I was able to speak briefly with the writers after the session, which added to the inspirational mood and set me up beautifully for the remainder of the day. I was already forgetting that I missed the first day completely!
From the time I first saw the information about the Festival, I was blown away by the calibre and number of the writers who would be there. I was particularly excited about a session on narrative fiction with a writer I had not known about – Akash Kapur along with two names very prominent on my bookcase. Thant Myint U and Pascal Khoo Thwe, both are authors I worship. One of the first books I read after being posted here in Myanmar was The Land of Green Ghosts by Pascal Khoo Thwe and I have read this once more since then, as well as gifting the book to several friends.
It provides a wonderful insight into Myanmar traditional and rural life, and is an utterly engaging and compelling memoir of a young man from a very remote part of Myanmar. Pascal Khoo Thwe now lives in the UK and in fact has only visited Yangon three times in his life! He shared beautiful insights and details, and one which stayed with me was his account of arriving in the UK. He told us that he arrived in London after a long flight from Bangkok and was most disoriented. The plane landed in thick grey cloud, and after he was met he was taken onwards on the London Underground.

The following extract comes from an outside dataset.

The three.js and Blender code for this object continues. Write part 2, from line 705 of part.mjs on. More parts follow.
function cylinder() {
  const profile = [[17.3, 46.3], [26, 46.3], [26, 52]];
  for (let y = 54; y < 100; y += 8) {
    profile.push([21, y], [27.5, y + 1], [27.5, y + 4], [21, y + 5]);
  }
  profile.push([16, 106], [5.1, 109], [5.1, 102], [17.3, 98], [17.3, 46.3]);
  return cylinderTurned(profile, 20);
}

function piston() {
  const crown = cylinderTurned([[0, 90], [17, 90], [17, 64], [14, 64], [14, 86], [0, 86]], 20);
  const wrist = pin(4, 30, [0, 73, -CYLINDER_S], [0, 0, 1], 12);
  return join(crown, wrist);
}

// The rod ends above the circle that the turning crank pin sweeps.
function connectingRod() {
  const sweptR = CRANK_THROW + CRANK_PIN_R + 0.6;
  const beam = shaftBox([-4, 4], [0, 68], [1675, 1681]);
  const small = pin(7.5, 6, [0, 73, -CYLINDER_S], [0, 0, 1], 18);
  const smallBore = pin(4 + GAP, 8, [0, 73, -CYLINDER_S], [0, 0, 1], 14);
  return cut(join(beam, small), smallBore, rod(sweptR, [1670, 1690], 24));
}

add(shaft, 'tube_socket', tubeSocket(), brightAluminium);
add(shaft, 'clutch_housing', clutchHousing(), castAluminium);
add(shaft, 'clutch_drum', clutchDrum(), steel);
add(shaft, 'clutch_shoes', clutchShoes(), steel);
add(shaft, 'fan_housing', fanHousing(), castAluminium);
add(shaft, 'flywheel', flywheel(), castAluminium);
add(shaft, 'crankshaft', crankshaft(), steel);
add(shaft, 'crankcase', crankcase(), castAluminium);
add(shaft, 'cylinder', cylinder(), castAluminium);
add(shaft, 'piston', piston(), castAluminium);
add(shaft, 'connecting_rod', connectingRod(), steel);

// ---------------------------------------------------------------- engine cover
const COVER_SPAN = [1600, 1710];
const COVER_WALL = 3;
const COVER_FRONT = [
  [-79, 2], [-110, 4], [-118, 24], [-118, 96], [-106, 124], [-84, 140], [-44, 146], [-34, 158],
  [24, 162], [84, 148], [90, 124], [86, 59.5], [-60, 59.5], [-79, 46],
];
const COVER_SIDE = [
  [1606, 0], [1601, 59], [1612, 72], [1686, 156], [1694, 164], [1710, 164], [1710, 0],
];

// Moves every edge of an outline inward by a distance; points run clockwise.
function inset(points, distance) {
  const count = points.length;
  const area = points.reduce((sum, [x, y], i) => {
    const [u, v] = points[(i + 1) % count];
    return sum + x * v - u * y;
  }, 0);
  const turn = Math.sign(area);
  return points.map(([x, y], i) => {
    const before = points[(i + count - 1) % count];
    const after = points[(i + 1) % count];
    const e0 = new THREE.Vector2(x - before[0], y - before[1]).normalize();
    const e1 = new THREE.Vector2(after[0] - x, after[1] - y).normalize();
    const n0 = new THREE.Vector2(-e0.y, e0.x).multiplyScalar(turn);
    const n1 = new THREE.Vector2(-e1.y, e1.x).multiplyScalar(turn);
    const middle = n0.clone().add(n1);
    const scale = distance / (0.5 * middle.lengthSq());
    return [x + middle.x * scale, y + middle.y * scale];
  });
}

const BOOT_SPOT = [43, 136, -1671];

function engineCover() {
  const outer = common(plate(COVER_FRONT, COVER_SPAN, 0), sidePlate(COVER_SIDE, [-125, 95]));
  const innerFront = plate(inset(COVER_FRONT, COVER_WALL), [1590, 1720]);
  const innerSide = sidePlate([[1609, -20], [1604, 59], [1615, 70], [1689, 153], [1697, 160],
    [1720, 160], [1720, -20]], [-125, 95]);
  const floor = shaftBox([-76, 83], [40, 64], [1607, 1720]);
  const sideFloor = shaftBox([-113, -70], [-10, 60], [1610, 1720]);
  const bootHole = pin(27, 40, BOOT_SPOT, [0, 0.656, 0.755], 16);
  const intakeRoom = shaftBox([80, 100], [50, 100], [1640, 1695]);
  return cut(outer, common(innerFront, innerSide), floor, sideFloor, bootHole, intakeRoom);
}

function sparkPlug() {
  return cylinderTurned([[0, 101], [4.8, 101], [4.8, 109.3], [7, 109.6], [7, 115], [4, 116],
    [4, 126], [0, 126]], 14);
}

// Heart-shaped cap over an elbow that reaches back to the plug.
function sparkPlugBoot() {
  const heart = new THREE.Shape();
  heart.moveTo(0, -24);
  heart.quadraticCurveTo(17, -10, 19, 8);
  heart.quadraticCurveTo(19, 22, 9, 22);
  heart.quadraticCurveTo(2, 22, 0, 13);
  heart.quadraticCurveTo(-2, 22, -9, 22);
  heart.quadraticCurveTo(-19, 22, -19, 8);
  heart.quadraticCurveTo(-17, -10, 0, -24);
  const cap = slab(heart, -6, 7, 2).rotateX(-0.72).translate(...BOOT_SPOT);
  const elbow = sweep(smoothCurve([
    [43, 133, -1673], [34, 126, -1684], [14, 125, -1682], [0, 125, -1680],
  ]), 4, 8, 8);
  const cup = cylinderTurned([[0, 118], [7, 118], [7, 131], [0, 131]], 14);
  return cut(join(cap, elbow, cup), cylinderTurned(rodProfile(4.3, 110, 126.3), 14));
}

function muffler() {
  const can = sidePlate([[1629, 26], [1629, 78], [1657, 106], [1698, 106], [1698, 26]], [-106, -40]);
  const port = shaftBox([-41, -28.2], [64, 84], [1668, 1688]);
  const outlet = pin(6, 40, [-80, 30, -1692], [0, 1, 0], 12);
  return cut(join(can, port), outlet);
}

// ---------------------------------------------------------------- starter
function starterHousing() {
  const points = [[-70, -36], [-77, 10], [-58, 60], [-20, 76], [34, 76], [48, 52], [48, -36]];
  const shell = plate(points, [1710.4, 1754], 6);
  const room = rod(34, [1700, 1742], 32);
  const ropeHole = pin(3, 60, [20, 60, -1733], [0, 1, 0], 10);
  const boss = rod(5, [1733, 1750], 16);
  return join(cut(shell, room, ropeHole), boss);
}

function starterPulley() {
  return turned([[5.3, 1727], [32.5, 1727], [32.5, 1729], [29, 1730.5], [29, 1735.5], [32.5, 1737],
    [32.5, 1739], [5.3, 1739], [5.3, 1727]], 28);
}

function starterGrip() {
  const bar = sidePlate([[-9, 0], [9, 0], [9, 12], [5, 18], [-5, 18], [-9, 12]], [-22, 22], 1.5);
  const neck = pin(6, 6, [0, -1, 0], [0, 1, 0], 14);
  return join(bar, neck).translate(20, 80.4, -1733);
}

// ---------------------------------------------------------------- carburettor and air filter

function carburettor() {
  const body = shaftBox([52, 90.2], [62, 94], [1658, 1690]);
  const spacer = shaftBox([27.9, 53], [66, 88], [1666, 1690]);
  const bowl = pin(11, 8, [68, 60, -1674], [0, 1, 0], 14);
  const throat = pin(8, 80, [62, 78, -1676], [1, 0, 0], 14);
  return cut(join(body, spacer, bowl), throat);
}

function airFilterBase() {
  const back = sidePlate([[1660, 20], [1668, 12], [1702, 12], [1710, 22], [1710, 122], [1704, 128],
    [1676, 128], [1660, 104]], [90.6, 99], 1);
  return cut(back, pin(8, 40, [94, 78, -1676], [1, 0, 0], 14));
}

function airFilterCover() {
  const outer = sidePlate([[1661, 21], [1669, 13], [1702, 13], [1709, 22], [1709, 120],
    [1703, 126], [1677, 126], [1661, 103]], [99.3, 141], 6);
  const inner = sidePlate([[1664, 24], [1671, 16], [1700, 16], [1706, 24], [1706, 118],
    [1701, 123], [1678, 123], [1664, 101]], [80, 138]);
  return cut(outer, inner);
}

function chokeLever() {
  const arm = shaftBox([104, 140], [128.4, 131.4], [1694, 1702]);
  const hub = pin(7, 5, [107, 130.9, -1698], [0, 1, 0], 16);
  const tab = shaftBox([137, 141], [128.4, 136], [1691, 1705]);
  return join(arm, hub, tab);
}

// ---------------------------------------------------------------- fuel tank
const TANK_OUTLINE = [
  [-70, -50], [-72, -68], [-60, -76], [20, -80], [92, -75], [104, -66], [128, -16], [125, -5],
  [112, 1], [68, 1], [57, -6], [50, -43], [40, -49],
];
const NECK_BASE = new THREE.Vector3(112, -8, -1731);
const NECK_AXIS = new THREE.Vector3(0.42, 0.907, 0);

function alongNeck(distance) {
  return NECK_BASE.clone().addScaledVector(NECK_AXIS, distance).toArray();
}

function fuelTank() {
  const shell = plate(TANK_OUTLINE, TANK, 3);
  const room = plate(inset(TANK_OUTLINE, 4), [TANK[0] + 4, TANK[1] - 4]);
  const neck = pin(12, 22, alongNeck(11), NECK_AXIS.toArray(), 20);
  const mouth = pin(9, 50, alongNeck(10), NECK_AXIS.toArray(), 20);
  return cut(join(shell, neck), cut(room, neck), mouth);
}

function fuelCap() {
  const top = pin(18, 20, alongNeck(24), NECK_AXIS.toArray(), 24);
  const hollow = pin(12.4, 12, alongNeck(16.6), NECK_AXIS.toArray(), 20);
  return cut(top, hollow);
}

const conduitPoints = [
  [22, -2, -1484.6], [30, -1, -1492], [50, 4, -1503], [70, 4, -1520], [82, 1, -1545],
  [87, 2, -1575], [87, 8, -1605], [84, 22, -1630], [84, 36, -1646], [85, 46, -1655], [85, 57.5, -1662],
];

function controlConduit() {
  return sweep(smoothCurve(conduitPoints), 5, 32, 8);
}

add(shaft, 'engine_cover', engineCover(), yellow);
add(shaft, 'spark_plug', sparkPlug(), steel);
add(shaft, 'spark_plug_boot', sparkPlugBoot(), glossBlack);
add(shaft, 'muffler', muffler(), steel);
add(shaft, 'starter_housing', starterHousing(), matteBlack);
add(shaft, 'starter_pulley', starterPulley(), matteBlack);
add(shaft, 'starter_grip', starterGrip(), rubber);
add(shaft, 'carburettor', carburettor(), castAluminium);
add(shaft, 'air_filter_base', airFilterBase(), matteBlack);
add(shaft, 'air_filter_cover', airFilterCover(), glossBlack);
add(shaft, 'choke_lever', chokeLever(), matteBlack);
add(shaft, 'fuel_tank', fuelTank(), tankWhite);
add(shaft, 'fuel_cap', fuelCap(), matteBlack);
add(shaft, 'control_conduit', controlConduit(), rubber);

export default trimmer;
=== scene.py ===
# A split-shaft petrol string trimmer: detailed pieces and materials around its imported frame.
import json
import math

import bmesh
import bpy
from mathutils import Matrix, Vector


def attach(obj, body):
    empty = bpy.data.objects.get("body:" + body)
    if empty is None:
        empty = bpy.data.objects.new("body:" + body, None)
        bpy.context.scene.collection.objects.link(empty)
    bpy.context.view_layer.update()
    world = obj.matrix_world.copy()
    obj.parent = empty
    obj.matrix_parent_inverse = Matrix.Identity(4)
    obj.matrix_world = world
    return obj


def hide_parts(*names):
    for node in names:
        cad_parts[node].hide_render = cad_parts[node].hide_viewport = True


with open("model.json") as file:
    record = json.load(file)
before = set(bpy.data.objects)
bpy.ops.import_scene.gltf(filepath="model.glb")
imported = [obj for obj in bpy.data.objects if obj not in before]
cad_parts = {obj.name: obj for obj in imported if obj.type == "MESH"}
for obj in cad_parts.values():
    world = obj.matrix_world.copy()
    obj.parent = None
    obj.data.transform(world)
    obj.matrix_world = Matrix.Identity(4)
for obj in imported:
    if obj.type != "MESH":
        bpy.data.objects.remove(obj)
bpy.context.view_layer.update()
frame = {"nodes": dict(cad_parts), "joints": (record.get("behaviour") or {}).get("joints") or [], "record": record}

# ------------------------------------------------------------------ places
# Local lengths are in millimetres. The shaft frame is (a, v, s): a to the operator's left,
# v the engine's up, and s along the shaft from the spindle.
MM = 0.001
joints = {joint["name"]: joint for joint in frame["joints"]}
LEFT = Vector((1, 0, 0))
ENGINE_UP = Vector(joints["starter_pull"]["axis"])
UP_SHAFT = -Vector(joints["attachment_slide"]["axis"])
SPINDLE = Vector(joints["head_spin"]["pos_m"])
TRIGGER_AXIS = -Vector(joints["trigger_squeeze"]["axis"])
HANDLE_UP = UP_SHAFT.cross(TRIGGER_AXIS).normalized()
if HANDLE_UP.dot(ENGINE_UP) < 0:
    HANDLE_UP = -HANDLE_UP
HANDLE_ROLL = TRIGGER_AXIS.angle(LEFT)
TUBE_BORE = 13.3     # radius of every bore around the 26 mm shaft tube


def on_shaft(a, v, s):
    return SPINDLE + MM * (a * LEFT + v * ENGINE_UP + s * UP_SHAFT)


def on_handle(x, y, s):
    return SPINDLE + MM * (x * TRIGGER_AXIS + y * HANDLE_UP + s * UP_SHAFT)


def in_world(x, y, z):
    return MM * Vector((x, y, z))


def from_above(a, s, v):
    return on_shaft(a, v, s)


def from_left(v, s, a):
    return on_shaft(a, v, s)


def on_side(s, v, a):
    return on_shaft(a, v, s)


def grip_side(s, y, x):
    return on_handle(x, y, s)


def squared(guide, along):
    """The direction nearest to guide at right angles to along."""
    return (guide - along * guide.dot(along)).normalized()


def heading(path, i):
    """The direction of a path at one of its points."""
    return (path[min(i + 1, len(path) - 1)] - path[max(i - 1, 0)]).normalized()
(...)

He told us that at the forefront of his mind, was the voice of one of his grandmothers. She maintained that on death, we move on from this world to a place where the sun is unseen and people live underground! You can see why I love his book so much.
As this session was coming to an end, people were getting up and leaving early. We knew why. The next session, due to start as that one came to a close was an audience with Daw Aung San Suu Kyi and there was a palpable sense of anticipation. My friend and I did not leave the session until it was completely over, we were enjoying every last word, and also did not like to give a message that this session was in any way less engaging.

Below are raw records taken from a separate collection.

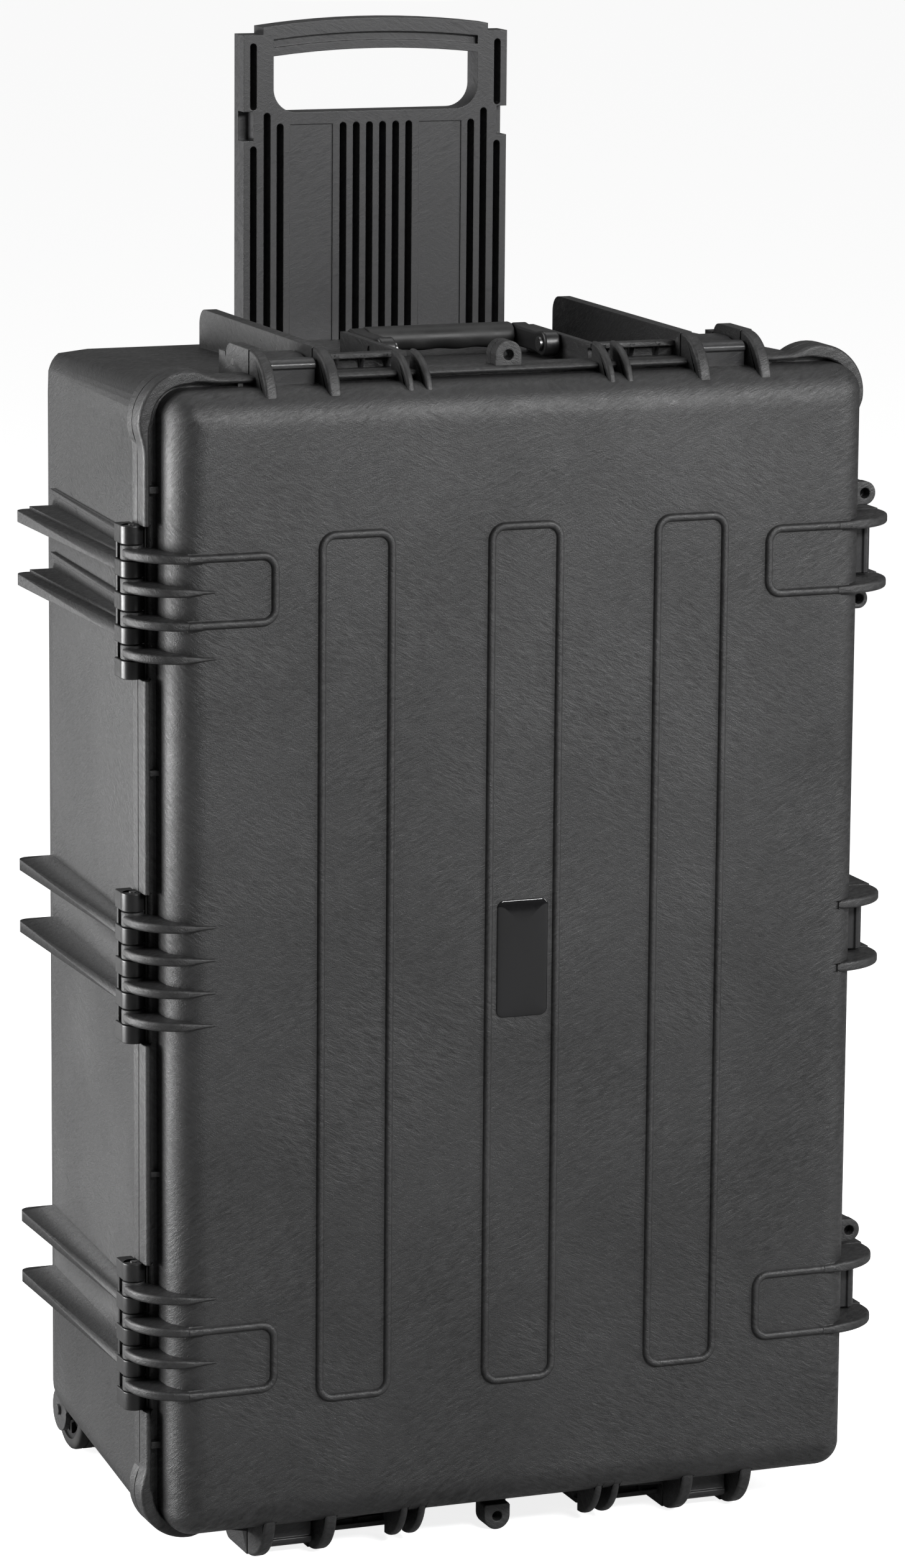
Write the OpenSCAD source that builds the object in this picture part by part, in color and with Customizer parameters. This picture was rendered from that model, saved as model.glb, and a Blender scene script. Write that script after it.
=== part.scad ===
// Hard equipment case with trolley handle and wheels, standing on its short side.
// Local frame of every module: X across, Y depth behind the flat lid face, Z from mid-height.
// The whole case is then moved so that its origin is the centre of its footprint, on the floor.

/* [Case] */
// Overall width, from the hinge fins to the latch ribs
case_w = 560; // [480:5:680]
// Overall height of the box, across the top and bottom ribs
case_h = 860; // [740:5:1040]
// Overall depth, from the lid ridges to the back of the wheels
case_d = 355; // [300:5:440]
// Depth of the lid, from its flat face to the parting line
lid_d = 45; // [42:1:56]
// Thickness of the moulded walls
wall = 4.5; // [3.5:0.5:6]

/* [Rim and corners] */
// Distance from the outermost rib to the rim at the sides
side_reach = 12; // [10:1:16]
// Distance from the outermost rib to the rim at the top and bottom
end_reach = 17; // [14:1:22]
// Step from the rim in to the lid wall
rim_step = 11; // [9:1:13]
// Rounding between the lid face and the lid wall
lid_round = 25; // [18:1:30]
// Corner radius of the rim
rim_r = 40; // [32:1:50]
// Extra radius of the corner bumpers
bumper = 6; // [3:1:8]
// Taper of the base wall from the rim to the back, at the sides
draft_side = 16; // [6:1:22]
// Taper of the base wall at the top and bottom
draft_end = 8; // [4:1:14]

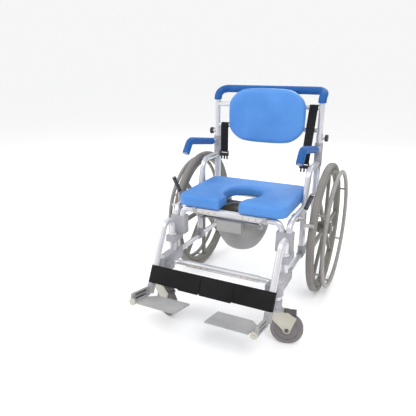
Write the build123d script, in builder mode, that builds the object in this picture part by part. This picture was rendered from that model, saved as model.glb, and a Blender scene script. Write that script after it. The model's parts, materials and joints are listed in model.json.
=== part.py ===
from build123d import *
import os
from math import cos, hypot, radians, sin, sqrt

# Self-propelled shower commode chair, in millimetres.
# Frame: +Z up, floor at z = 0, +Y to the rear, +X to the sitter's left.
# The origin is on the floor at the middle of the bounding box.

# ---------------------------------------------------------------- driving dimensions
WHEEL_R = 300.0          # 24 inch rear wheel with its tyre
WHEEL_X = 314.0          # middle plane of each rear tyre
PLATE_REACH = 745.0      # front edge of the footplates, ahead of the rear axle
FRAME_X = 250.0          # plane of each side frame
AXLE_Y = (PLATE_REACH - WHEEL_R) / 2
SEAT_TOP = 500.0
BAR_TOP = 924.0          # top of the push bar's grip

SIDES = (("left", 1), ("right", -1))

# Clearances
SOFT_GAP = 0.3           # between soft pieces and other bodies
RUN_GAP = 0.05           # radial gap of a running shaft
SLIDE_GAP = 0.1          # radial gap of a telescoping tube
COPE_GAP = 0.1           # where a rail is coped round a tube of its own size

# Main tube sizes
TUBE = 25.4
TUBE_WALL = 2.0
POST_Y = 33.0
POST_DIA = 30.0
INNER_POST_DIA = 25.0
POST_FOOT = 215.0
POST_TOP = 722.0
INNER_POST_FOOT = 430.0

# Side frame
HOOP_Z = 592.0
HOOP_BEND_Y = -120.0
HOOP_LEG_Y = -166.0
HOOP_KNEE_Z = 440.0
HOOP_BEND_R = 45.0
RAIL_Z = 438.0
RAIL_LEG_Y = -388.0
RAIL_BEND_R = 35.0
LOWER_RAIL_Z = 224.0
LOWER_RAIL_DIA = 22.0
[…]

Of course, we had planned to listen to her talk though, and we trotted on over to the room where it was to take place. And we were not alone. There were hordes of people and we soon discovered that the room was full and the doors shut. However, the word on the lips of everyone in the crowd was that she would address everyone on the Terrace after her audience. The Terrace is lovely, but hot, and exposed to the scorching afternoon sun. When you add that to the fact that I would not see anything thanks to my short stature, and that the crowd was growing by the minute, my friend and I decided to step away and head for a cup of tea in the cool and shade.
Our tea arrived, and I glanced up to see some new activity a few feet away. A group of photographers and TV cameramen were tripping over themselves and each other as they scurried backwards in our direction. While the crowds were outside or in the main lecture hall, we were in the tea room and suddenly, the Lady was walking right past us! Sometimes things are just meant to happen.
And at the end of her address on the Terrace (which we could hear, but could not see) she walked back past us. This time the camera scaffolding was not there, just a few people and by pure luck I caught the moment where a young girl briefly grasped her hand.
So unexpected, and very special.
She was due to speak again later, after the Orwell Lecture which I also attended. The final session was a panel discussing “Desert Island Literature”. The writers on the panel was a treasure trove of writers – it was truly astonishing to see William Dalrymple, Jung Chang, Vikram Seth and Aung San Suu Kyi and Fergal Keane (moderating) sitting together. I was completely star struck. Each with such an impressive presence. Jung Chang, whose “Wild Swans” is another book I have read twice (a rare phenomenon) and Vikram Seth whose epic “A Suitable Boy” also sits in a prominent place on my bookshelf. How a man with such a slight and small physical stature can produce works of the enormity of “A Suitable Boy” was an irreverent thought which made me chuckle! Tiny man – HUGE book 😉 Enormous personality and charisma.
The panel discussion was fascinating and moving, and provided insights into the lives of these iconic people. I held on to every word, still scribbling into my little notebook, so that I would not forget little snippets of treasure.
I had been surprised and delighted to be invited to the Gala Dinner that evening, so rushed home to change and returned in time to mingle and chat with writers, friends and literary aficionados. Surreal and wonderful.
Sunday was just as inspiring. I chatted with writers, listened to powerful and emotional readings, had copies of my books signed and was humbled by the modest and supportive words from these well known authors. I bought more books. Because you can never have too many, and because I had become acquainted with new writers and wanted to read (and own) their works. The day melted, and as the sun sank over Inya Lake, there were many exhausted and contented smiles.
Listening to poetry at Irradaddy LIterary Festival, as the sun sets on Inya Lake
By the end of Sunday, I had forgotten that I had been so ill and missed the whole of the first day, because there had been so many special and memorable moments.
Another incredible and inspiring event had taken place, and I had been fortunate enough to be at the heart of it.
And inspired to continue in my quest to seek out wonders.